Sutrisna melakukan terobosan untuk menghela kuantitas doktor dan publikasi scopus. Itu ia lakukan pada periode pertama menjabat. Sutrisna optimis menghadapi Universitas Kelas Dunia berbasis karya.
SEKALI merengkuh dayung, dua, tiga pulau terlampaui. Sutrisna menerapkannya tak sebatas pengertian kosong. Ia pengambil kebijakan yang mengerti duduk perkara dan bagaimana mengatasinya. Usai mendengar hasil akreditasi, ia tak lekas berbangga hati, meskipun UNY mendapatkan predikat A. “Kita sekarang perlu meningkatkan yang lain,” tegasnya. Sutrisna tak berpuas diri dengan prestasi yang ada. Perjuangan baru dimulai.
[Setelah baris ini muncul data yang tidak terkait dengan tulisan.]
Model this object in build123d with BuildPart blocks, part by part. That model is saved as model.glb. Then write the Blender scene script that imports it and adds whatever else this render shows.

Sasaran utama yang hendak Sutrisna bangun—salah satunya—seputar Sumber Daya Manusia (SDM). Masalah ini diakuinya sebagai tantangan terberat. “Terus terang, perguruan tinggi memprioritaskan pengajar meraih gelar akademik doktor dan guru besar,” katanya. Kenyataannya justru sebaliknya. Menurut Sutrisna, UNY baru memiliki 27% doktor. Angka ini jauh di bawah perguruan tinggi lain. “Idealnya 70% dan ini kalau mau bagus,” tuturnya.
Keran S-3 dibuka seluas-luasnya oleh Sutrisna. Ia tak membatasi dosen di bawah usia 40 tahun harus ke luar negeri. Melihat efisiensi, ia cenderung membebaskan dosen. “Pokoknya saya menyerahkan pada kemampuan mereka,” ujarnya. Kendati demikian, Sutrisna berharap agar dosen bisa menata diri.
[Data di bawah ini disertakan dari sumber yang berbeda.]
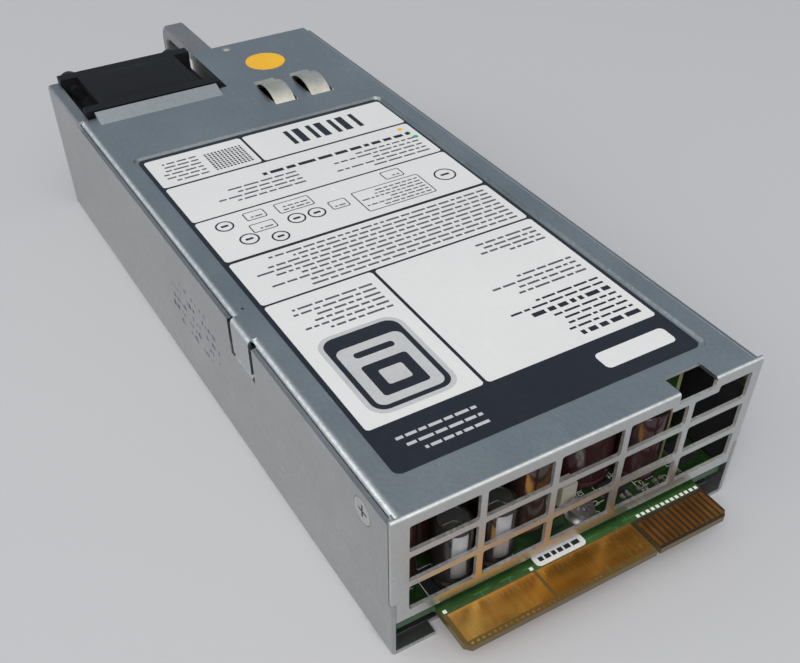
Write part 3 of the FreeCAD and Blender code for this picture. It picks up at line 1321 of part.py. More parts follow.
def build_front_chips():
    """Flat packages and small chips on the main board near the card edge."""
    spots = (("control_x - 8.5", 4.5, 5.0, 6.0), ("control_x + 12", 4.6, 5.0, 3.8), ("control_x - 4.1", 12.5, 3.2, 5.0),
             ("control_x + 25.9", 17.5, 4.6, 5.0), ("control_x - 8.5", 20.0, 5.5, 7.5), ("can_x - 18.2", 30.0, 6.0, 5.0),
             ("can_x - 8.2", 30.0, 6.0, 5.0), ("can_x + 1.8", 30.0, 6.0, 5.0))
    chips = []
    for number, (left, back, width, length) in enumerate(spots):
        chips.append(box("front_chip_%d" % number, (left, "%s + %g" % (left, width)),
                         (BOARD_FRONT + " - %g - %g" % (back, length), BOARD_FRONT + " - %g" % back),
                         (BOARD_TOP, BOARD_TOP + " + 1.2")))
    finish(group("front_chips_all", chips), "board_chips")
    small = []
    for number in range(26):
        column = number % 13
        row = number // 13
        left = "front_screw_x - small_chip_side + %d*finger_pitch*1.08" % column
        back = BOARD_FRONT + " - %g" % (0.9 + 1.9 * row)
        small.append(box("small_%d" % number, (left, left + " + 0.8"), (back + " - 1.3", back),
                         (BOARD_TOP, BOARD_TOP + " + 0.6")))
    small = [piece for number, piece in enumerate(small) if number < 13 or number % 3]
    finish(group("small_all", small), "small_chips")
    block = box("block", ("maroon_x + 0.79*maroon_r", "maroon_x + 1.28*maroon_r"),
                ("maroon_y + 0.72*maroon_r", "maroon_y + 1.1*maroon_r"), (BOARD_TOP, BOARD_TOP + " + 6"))
    finish(block, "white_block")


def build_transformer():
    """Ferrite core with two windows and a winding round its middle leg."""
    left = "core_x - core_width/2"
    right = "core_x + core_width/2"
    low = BOARD_TOP + " + seat"
    high = BOARD_TOP + " + seat + core_height"
    along = ("core_y - core_depth/2", "core_y + core_depth/2")
    block = box("core_block", (left, right), along, (low, high))
    tools = []
    for number, (start, end) in enumerate(((left + " + core_leg", "core_x - core_leg"),
                                           ("core_x + core_leg", right + " - core_leg"))):
        tools.append(box("core_window_%d" % number, (start, end), along, (low + " + core_leg", high + " - core_leg")))
    finish(cut("core", block, tools), "transformer_core")
    coil = box("winding_block", (left + " + core_leg + winding_gap", right + " - core_leg - winding_gap"),
               ("core_y - core_depth/2 - coil_overhang", "core_y + core_depth/2 + coil_overhang"),
               (low + " + core_leg + winding_gap", high + " - core_leg - winding_gap"))
    leg = box("winding_leg", ("core_x - core_leg", "core_x + core_leg"), along, (low, high))
    finish(cut("winding", coil, [leg]), "transformer_winding")


def toroid(name, x, y, radius, tube_r):
    """Lying ring core on a bar, and its two windings that wrap most of it."""
    level = BOARD_TOP + " + seat + %s" % tube_r
    core = ring(name + "_core_ring", "z", x, y, level, radius, "%s - 1" % tube_r)
    bar = box(name + "_bar", (x + " - 1.5", x + " + 1.5"), ("%s - %s" % (y, radius), "%s + %s" % (y, radius)),
              (BOARD_TOP, level + " - %s/2" % tube_r))
    coils = []
    for number, side in enumerate((-1, 1)):
        shell = ring("%s_shell_%d" % (name, number), "z", x, y, level, radius, tube_r)
        across = (x + " + 2", "%s + 2*%s" % (x, radius))
        if side < 0:
            across = ("%s - 2*%s" % (x, radius), x + " - 2")
        half = box("%s_half_%d" % (name, number), across, ("%s - 2*%s" % (y, radius), "%s + 2*%s" % (y, radius)),
                   (BOARD_TOP, level + " + 2*%s" % tube_r))
        wound = doc.addObject("Part::MultiCommon", "%s_wound_%d" % (name, number))
        wound.Shapes = [shell, half]
        inner = ring("%s_inner_%d" % (name, number), "z", x, y, level, radius, "%s - 1" % tube_r)
        coils.append(cut("%s_coil_%d" % (name, number), wound, [inner]))
    finish(joined(name + "_solid", [core, bar]), name + "_core")
    finish(group(name + "_coils", coils), name + "_winding")


def build_inductors():
    """Common-mode choke near the inlet and boost inductor behind the fan."""
    toroid("choke", "ring_x", "ring_y", "(ring_r - ring_tube)", "ring_tube")
    toroid("boost", "boost_x", "boost_y", "boost_r", "boost_tube")


def build_filter_parts():
    """Film capacitors, disc capacitors, fuse, relay and rectifier of the mains side."""
    films = []
    for number in range(2):
        start = "pivot_y - 0.8 + %d*(2*core_depth)" % number
        left = "pivot_x + knuckle_r + 4.1"
        films.append(box("film_cap_%d" % number, (left, left + " + film_cap_width"),
                         (start, start + " + film_cap_length"), (BOARD_TOP, BOARD_TOP + " + film_cap_height")))
    finish(group("film_caps_all", films), "film_capacitors")
    discs = []
    for number in range(2):
        middle = "ring_x + %d*ring_r*0.5" % (2 * number - 1)
        disc = rod("disc_%d" % number, "y", middle, "disc_end - disc_thickness", BOARD_TOP + " + 1.5*disc_r", "disc_r", "disc_thickness")
        leads = [box("disc_lead_%d_%d" % (number, side), (middle + " + %g" % (side * 2 - 0.3), middle + " + %g" % (side * 2 + 0.3)),
                     ("disc_end - disc_thickness/2 - 0.3", "disc_end - disc_thickness/2 + 0.3"), (BOARD_TOP, BOARD_TOP + " + disc_r"))
                 for side in (-1, 1)]
        discs.append(joined("disc_cap_%d" % number, [disc] + leads))
    finish(group("discs_all", discs), "disc_capacitors")
    fuse_x = "(-%s + screw_inset)" % BOARD_HALF
    fuse_y = "(core_y - 2.4*core_depth)"
    level = BOARD_TOP + " + fuse_r + 1"
    fuse_tube = rod("fuse_tube", "y", fuse_x, fuse_y, level, "fuse_r", "fuse_length")
    caps = []
    clips = []
    for number, start in enumerate((fuse_y, fuse_y + " + 3*fuse_length/4")):
        caps.append(rod("fuse_cap_%d" % number, "y", fuse_x, start, level, "fuse_r + 0.3", "fuse_length/4"))
        clips.append(box("fuse_clip_%d" % number, (fuse_x + " - 1.5", fuse_x + " + 1.5"),
                         (start + " + fuse_length/4 - 3.5", start + " + fuse_length/4 - 1.5"), (BOARD_TOP, level)))
    finish(joined("fuse_solid", [fuse_tube] + caps + clips), "fuse")
    relay = box("relay_box", ("sink_x - sink_sheet - package_thickness - 12", "sink_x - sink_sheet - package_thickness - 3"),
                ("relay_y", "relay_y + relay_length"), (BOARD_TOP, BOARD_TOP + " + 15"))
    finish(relay, "relay")


def package(name, x, along, standing_on):
    """Upright power package with three leads; x is its range across, along its range on Y."""
    low = BOARD_TOP + " + 4"
    block = box(name + "_block", x, along, (low, low + " + package_height"))
    leads = []
    for number in range(3):
        middle = "(%s + (%d + 1)*package_width/4)" % (along[0], number)
        leads.append(box("%s_lead_%d" % (name, number), ("%s + lead" % x[0], "%s + 2*lead" % x[0]),
                         (middle + " - lead/2", middle + " + lead/2"), (standing_on, low + " + lead")))
    return joined(name, [block] + leads)


def build_power_stage():
    """Heatsinks with their packages, the rectifier bridge and the copper output bars."""
    sink_along = ("bulk_y + 1", "bulk_y + 1 + sink_length")
    sink = box("sink", ("sink_x - sink_sheet/2", "sink_x + sink_sheet/2"), sink_along,
               (BOARD_TOP, BOARD_TOP + " + sink_height"))
    shelf = box("sink_shelf", ("sink_x - sink_sheet/2", "sink_x + 2*sink_sheet"), sink_along,
                (BOARD_TOP + " + sink_height - 2", BOARD_TOP + " + sink_height"))
    finish(joined("sink_solid", [sink, shelf]), "primary_heatsink")
    packages = []
    for number in range(4):
        start = "bulk_y + 1.6 + %d*package_pitch" % number
        packages.append(package("package_%d" % number,
                                ("sink_x - sink_sheet/2 - package_thickness", "sink_x - sink_sheet/2"),
                                (start, start + " + package_width"), BOARD_TOP))
    finish(group("packages_all", packages), "power_transistors")
    bridge_x = ("ring_x - 6.2", "ring_x - 1.8")
    bridge = package("bridge", bridge_x, ("bridge_y", "bridge_y + 2*package_width"), BOARD_TOP)
    finish(bridge, "bridge_rectifier")
    bars = []
    for number in range(2):
        left = "sink_x + %d*(2*sink_sheet + bar_sheet) + 1" % (number + 1)
        upright = box("bar_upright_%d" % number, (left, left + " + bar_sheet"),
                      ("bulk_y + bulk_length + bar_gap", "bulk_y + bulk_length + bar_gap + bar_length"),
                      (BOARD_TOP, BOARD_TOP + " + bar_height"))
        foot = box("bar_foot_%d" % number, (left, left + " + 3*bar_sheet"),
                   ("bulk_y + bulk_length + bar_gap", "bulk_y + bulk_length + bar_gap + bar_length"),
                   (BOARD_TOP, BOARD_TOP + " + bar_sheet"))
        bars.append(joined("bar_%d" % number, [upright, foot]))
    finish(group("bars_all", bars), "copper_bars")


# ------------------------------------------------------------ grounding springs

def build_springs():
    """Two bowed leaves that rise through slots in the cover; each is one bent strip."""
    start = size("spring_y")
    length = size("spring_length")
    rise = size("spring_rise")
    sheet_t = size("spring_sheet")
    foot = size("spring_foot")
    top = size("case_height")
    for number, side in enumerate((-1, 1)):
        middle = size("spring_x") + side * size("spring_pitch") / 2
        low_x = middle - size("spring_width") / 2
        crown = FreeCAD.Vector(low_x, start + 0.5 * length, top + rise)
        heel = FreeCAD.Vector(low_x, start, top + sheet_t)
        tip = FreeCAD.Vector(low_x, start + length, top - 0.9 * rise)
        end = FreeCAD.Vector(low_x, start - foot, top + sheet_t)
        down = FreeCAD.Vector(0, 0, -sheet_t)
        outer = Part.Arc(heel, crown, tip).toShape()
        inner = Part.Arc(heel + down, crown + down, tip + down).toShape()
        wire = Part.Wire([Part.makeLine(end, heel), outer, Part.makeLine(tip, tip + down), inner,
                          Part.makeLine(heel + down, end + down), Part.makeLine(end + down, end)])
        solid = Part.Face(wire).extrude(FreeCAD.Vector(size("spring_width"), 0, 0))
        piece = doc.addObject("Part::Feature", "spring_%d" % number)
        piece.Shape = solid
        piece.Placement = FreeCAD.Placement()
        finish(piece, "ground_spring_%s" % ("left" if side < 0 else "right"))


# ---------------------------------------------------------------------- build

build_tray()
build_cover()
build_end_plate()
build_side_screws()
build_rivets()
build_fan_frame()
build_fan_rotor()
build_fan_motor()
build_fan_guard()
build_fan_screws()
build_fan_bracket()
build_handle()
build_handle_screws()
build_inlet()
build_inlet_pins()
build_latch()
build_latch_mount()
build_light()
build_board()
build_pads()
build_stickers()
build_board_mounts()
build_films()
build_capacitors()
build_control_board()
build_front_chips()
build_transformer()
build_inductors()
build_filter_parts()
build_power_stage()
build_springs()
doc.recompute()

for piece in doc.Objects:
    if "Invalid" in piece.State or "Error" in piece.State:
        raise RuntimeError("%s failed: %s" % (piece.Name, piece.State))
for piece in parts:
    if piece.Shape.isNull() or not piece.Shape.isValid():
        raise RuntimeError("%s has no valid shape" % piece.Label)

os.makedirs("parts", exist_ok=True)
for piece in parts:
    piece.Shape.exportStep("parts/%s.step" % piece.Label)
    print("%-22s solids %3d  volume %10.2f mm3" % (piece.Label, len(piece.Shape.Solids), piece.Shape.Volume))
print(len(parts), "nodes")
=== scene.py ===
import math

import bmesh
import bpy
import numpy as np
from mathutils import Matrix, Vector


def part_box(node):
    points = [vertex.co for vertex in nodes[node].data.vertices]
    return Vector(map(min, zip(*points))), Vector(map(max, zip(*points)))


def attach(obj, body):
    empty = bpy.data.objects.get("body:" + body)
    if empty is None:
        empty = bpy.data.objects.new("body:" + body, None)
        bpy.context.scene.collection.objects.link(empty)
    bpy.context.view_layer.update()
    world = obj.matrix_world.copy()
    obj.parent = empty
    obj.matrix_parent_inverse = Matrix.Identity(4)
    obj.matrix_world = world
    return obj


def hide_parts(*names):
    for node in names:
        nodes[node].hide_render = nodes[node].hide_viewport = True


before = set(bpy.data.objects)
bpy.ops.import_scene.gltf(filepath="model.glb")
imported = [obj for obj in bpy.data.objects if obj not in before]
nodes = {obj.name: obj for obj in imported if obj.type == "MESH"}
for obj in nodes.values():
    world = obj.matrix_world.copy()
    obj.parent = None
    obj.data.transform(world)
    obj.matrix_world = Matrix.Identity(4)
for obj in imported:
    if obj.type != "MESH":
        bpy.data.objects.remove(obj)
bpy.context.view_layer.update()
mm = 0.001
print("frame loaded:", len(nodes), "nodes")


# Helpers for shader trees. A value is a number, a tuple or another node's socket.

def feed(tree, socket, value):
    if isinstance(value, (int, float)):
        socket.default_value = value
    elif isinstance(value, tuple):
        socket.default_value = (*value[:3], 1) if socket.type == "RGBA" else value
    else:
        tree.links.new(value, socket)


def mathNode(tree, operation, first, second=None, clamp=False):
    node = tree.nodes.new("ShaderNodeMath")
    node.operation = operation
    node.use_clamp = clamp
    feed(tree, node.inputs[0], first)
    if second is not None:
        feed(tree, node.inputs[1], second)
    return node.outputs[0]


def times(tree, first, second, clamp=False):
    return mathNode(tree, "MULTIPLY", first, second, clamp)


def vectorNode(tree, operation, first, second):
    node = tree.nodes.new("ShaderNodeVectorMath")
    node.operation = operation
    feed(tree, node.inputs[0], first)
    feed(tree, node.inputs[1], second)
    return node.outputs["Value" if operation == "DOT_PRODUCT" else "Vector"]


def splitVector(tree, vector):
    node = tree.nodes.new("ShaderNodeSeparateXYZ")
    tree.links.new(vector, node.inputs[0])
    return node.outputs


def objectPoint(tree):
    return tree.nodes.new("ShaderNodeTexCoord").outputs["Object"]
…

“Dosen sendiri yang bisa menilai akan ke mana,” pesan Sutrisna. Ia menghargai motivasi personal dosen. Sutrisna percaya bahwa melanjutkan studi itu panggilan jiwa. Karena itu, ia tak boleh ditekan. Di sini letak gaya kepemimpinan demokratis Sutrisna. Memilih S-2 di mana pun asalkan bertanggung jawab.
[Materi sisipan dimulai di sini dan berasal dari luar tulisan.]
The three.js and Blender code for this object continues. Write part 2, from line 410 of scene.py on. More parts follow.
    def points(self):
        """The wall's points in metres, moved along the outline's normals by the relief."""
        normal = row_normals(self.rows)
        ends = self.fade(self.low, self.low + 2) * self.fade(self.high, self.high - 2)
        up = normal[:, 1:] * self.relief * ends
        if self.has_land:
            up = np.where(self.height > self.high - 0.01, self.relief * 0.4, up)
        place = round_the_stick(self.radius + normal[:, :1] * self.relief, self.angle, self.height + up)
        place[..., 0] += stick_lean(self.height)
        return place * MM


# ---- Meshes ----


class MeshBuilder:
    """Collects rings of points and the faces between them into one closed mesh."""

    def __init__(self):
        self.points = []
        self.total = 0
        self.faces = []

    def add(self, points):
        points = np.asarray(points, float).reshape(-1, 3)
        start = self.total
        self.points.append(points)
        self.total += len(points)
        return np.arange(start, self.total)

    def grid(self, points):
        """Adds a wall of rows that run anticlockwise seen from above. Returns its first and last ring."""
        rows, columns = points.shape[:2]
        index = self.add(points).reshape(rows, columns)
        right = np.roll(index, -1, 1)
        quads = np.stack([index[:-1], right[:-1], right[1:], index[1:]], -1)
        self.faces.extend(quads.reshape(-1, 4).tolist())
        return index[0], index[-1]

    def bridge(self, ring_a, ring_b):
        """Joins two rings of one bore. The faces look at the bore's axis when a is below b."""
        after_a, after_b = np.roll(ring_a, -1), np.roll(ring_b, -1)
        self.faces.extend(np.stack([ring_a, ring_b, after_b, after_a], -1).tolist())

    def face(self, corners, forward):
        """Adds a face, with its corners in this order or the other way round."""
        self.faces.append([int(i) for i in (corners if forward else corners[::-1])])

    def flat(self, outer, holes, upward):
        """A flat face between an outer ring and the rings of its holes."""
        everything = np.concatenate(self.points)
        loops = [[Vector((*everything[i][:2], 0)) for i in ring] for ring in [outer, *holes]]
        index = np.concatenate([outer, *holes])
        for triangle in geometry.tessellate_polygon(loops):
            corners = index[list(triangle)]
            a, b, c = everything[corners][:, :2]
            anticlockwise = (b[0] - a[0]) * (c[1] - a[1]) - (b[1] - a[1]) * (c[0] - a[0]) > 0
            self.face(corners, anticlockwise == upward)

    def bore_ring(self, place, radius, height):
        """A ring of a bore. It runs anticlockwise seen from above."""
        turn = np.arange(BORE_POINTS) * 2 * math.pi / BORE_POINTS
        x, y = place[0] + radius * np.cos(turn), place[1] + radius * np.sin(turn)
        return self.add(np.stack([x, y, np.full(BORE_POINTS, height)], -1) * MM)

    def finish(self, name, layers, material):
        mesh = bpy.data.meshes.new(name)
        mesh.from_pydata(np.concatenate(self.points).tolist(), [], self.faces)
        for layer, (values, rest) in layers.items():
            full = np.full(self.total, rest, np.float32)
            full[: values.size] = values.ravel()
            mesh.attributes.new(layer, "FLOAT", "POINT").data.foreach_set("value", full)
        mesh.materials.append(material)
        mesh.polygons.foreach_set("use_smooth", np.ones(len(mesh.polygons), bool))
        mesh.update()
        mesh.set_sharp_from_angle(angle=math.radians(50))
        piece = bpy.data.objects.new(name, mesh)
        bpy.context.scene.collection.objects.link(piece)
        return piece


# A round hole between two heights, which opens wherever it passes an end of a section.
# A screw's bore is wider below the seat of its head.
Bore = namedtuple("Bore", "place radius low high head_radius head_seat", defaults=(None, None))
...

Selain jumlah doktor yang masih di luar harapan, UNY baru memiliki 6% guru besar. Angka ini Sutrisna jadikan catatan ke depan. “Paling tidak kita memiliki profesor sebanyak 15% supaya lazim seperti standar perguruan tinggi lain,” ungkapnya. Sementara itu, guru besar yang pensiun, diharapkan tetap mengajar. Menjadi profesor emeritus. “Jadi, mahasiswa bisa belajar kepada para ahli. Tapi regulasi emeritus itu jurusan yang mengajukan,” tambahnya.
Hantu Scopus
KUALITAS doktor, menurut Sutrisna, wajib dibarengi produktivitas menulis. “Di sini ruh akademikus sesungguhnya. Dia juga harus memublikasikan karyanya.” Selain itu, media publikasi tak boleh serampangan. Ia harus berkualitas dan sebisa mungkin terindeks scopus. Lima tahun mendatang, sejak Sutrisna menjabat, ia akan melakukan terobosan mengenainya. “Ini karena kita masih lemah di scopus,” katanya.
Gebrakan itu berbentuk sistem. “Saya menciptakan sistem ini agar karya ilmiah para dosen siap dan pantas dipublikasikan ke jurnal terindeks,” tuturnya. Kerangka konseptual yang dirumuskan Sutrisna meliputi tim penilai dan penyunting. “Semua dosen yang mengajukan karya ilmiahnya akan difasilitasi.” Tim itu berhak mengarahkan alamat jurnal yang sesuai sebagai tempat publikasi.
Dari segi akomodasi, Sutrisna berencana membiayai proses itu. “Termasuk saat karya tersebut dikirimkan. Pasti ada biaya penerbitan. Kami akan mengurus segi finansialnya pula,” paparnya. Tatkala buah pena dosen telah dipublikasikan, Sutrisna tak tanggung-tanggung memberikan apresiasi berupa insentif. Kebijakan ini diakuinya sebagai bentuk keseriusan UNY dalam mendorong dosen berkarya. “Kami serius untuk itu.”
Sutrisna mempercayakan bimbingan jurnal pra-scopus itu kepada WR I. “Selain itu, eksekusi di lapangan akan diampu LPPM,” jelasnya. Melalui WR I Sutrisna terus mendukung publikasi daring. “Semua karya dosen harus ter-online-kan. Termasuk mereka wajib memiliki akun google scholar dan research gate sehingga karyanya terindeks,” harapnya. Bila semua itu terrealisasi, publik akan mengetahui artikel ilmiah mana yang paling banyak dikutip. “Semakin banyak digunakan semakin besar manfaatnya,” tutup Sutrisna.